220x270_v_01La delicatezza elettrica della Bigsby sulle note di “As You Can See” ci accarezza come un refolo di brezza serale disegnando sulle nostre braccia scoperte una pelle d’oca quanto mai opportuna. Pur nella loro veste frugale e zampettante, anche le altre canzoni ritrovano a grandi linee la loro ortodossia, il loro carattere, quella malia che una “The Nothing” porta marchiata a fuoco. Tuttavia non manca una sorpresa di quelle davvero memorabili. Hinson si lamenta dei tormenti patiti da un brano come “Patience”, indiscussa acme dell’album, odiato per il fatto di essere stato richiesto con puntualità assassina ogni stramaledetta serata, in un passato e un presente già di tutto rispetto, a scapito magari di altri titoli molto più amati da lui come la meravigliosa “The Day Texas Sank To The Bottom Of The Sea”. Potrebbe sembrare lo sfogo di un padre un po’ esaurito da quella figlia così osannata e ingestibile, un’invettiva scherzosa e niente più (sulla falsariga di quella recentemente offerta al pubblico romano della Chiesa Evangelica, ritenuta luogo poco idoneo a ospitare il pezzo), ma che il Nostro faccia sul serio appare chiaro quando, al suo posto nella collana, quella perla non compare affatto, avvicendata dalla successiva “You Lost Sight On Me”. Una scelta, questa dell’omissione, che abbiamo immaginato mille volte da parte di quell’artista o quella band ossessionati dal proprio ingombrante brano feticcio; ma il texano è il primo ad avere il coraggio e la sfrontatezza di portarla davvero fino in fondo, con un effetto che è tanto più clamoroso se si considera che lo sfregio si manifesta nel cuore di una rilettura, da premesse e convenzione, intesa da tutti come integrale. Tanto di cappello a lui che, si fa perdonare con gli interessi proprio con una intensissima versione del titolo che chiudeva, nel segno di un’inarrivabile poesia, l’album qui omaggiato.

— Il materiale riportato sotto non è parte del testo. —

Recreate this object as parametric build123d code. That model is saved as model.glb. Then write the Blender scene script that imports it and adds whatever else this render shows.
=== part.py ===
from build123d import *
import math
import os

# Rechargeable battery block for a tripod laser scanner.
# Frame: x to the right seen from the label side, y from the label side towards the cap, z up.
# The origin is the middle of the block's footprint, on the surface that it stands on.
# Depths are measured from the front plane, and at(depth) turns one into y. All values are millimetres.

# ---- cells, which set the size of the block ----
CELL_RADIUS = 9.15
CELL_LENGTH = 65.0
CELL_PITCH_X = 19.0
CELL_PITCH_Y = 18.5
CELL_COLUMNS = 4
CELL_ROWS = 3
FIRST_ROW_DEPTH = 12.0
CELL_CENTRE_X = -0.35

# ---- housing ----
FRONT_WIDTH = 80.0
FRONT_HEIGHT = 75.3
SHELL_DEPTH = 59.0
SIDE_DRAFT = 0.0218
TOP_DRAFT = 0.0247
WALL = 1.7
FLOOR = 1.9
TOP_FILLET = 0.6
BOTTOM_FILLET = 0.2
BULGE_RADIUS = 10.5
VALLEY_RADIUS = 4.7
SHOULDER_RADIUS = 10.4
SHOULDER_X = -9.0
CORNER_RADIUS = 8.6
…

220x270_vi_01Gratificato dalla piena di applausi, l’occhialuto statunitense limita al minimo indispensabile l’intervallo piazzato prima dei bis e fa presto ritorno in scena per qualche appendice che immaginiamo gustosa. Non ci va male affatto: anche se la scaletta non asseconda le nostre preferenze, viene premiata la vena obliqua e imprevedibile del cantante, a partire da una “God Is Good” suonata (per sua stessa ammissione) “più in tono con quella che avrebbe dovuto essere la sua natura”, più alla maniera di “The Baby & The Satellite” che non del recente “Micah P. Hinson & The Nothing”. Se si apprezza in particolare un altro episodio dell’ultima fatica, una “How Are You Just A Dream?” che si aggiudica in agilità l’etichetta di “incendiaria”, la vera sorpresa è strategicamente posizionata in coda alla scaletta, e svela il retroterra più intimo e tutto sommato inevitabile dell’artista, al netto di tutte le implicazioni (violent)country, folk e blues nel suo bagaglio – per così dire – classicista. Si tratta di un brano, “Something In The Way”, che riconosciamo in mezzo secondo e non fatichiamo a identificare come “nostro”, ben più di tante altre cover che il texano ha proposto negli anni anche in lavori ad hoc come “All Dressed Up And Smelling Of Strangers”. Lo dice l’anagrafe, anno più, anno meno: i Nirvana sono un po’ le nostre origini proprio come le sue; di quando era ancora solo un ragazzetto con vezzi da ribelle, ignaro dell’inferno che gli si stava per parare innanzi. Magari squinternato ma sempre genuino, il futuro papà Micah Paul Hinson è sopravvissuto ai suoi fantasmi e li ha imprigionati con profitto nelle sue canzoni, specie in quelle indimenticabili di “The Gospel Of Progress”, riascoltate con innegabile piacere una domenica sera di tarda primavera tra i tetti di San Salvario.
Canzoni che, pur slabbrate o smozzicate o tormentate più del lecito, sanguinano ancora a dovere. Forse il segreto di questo culto sta tutto lì: nel saper far riecheggiare la vitalità della propria musica come fosse ancora il primo giorno.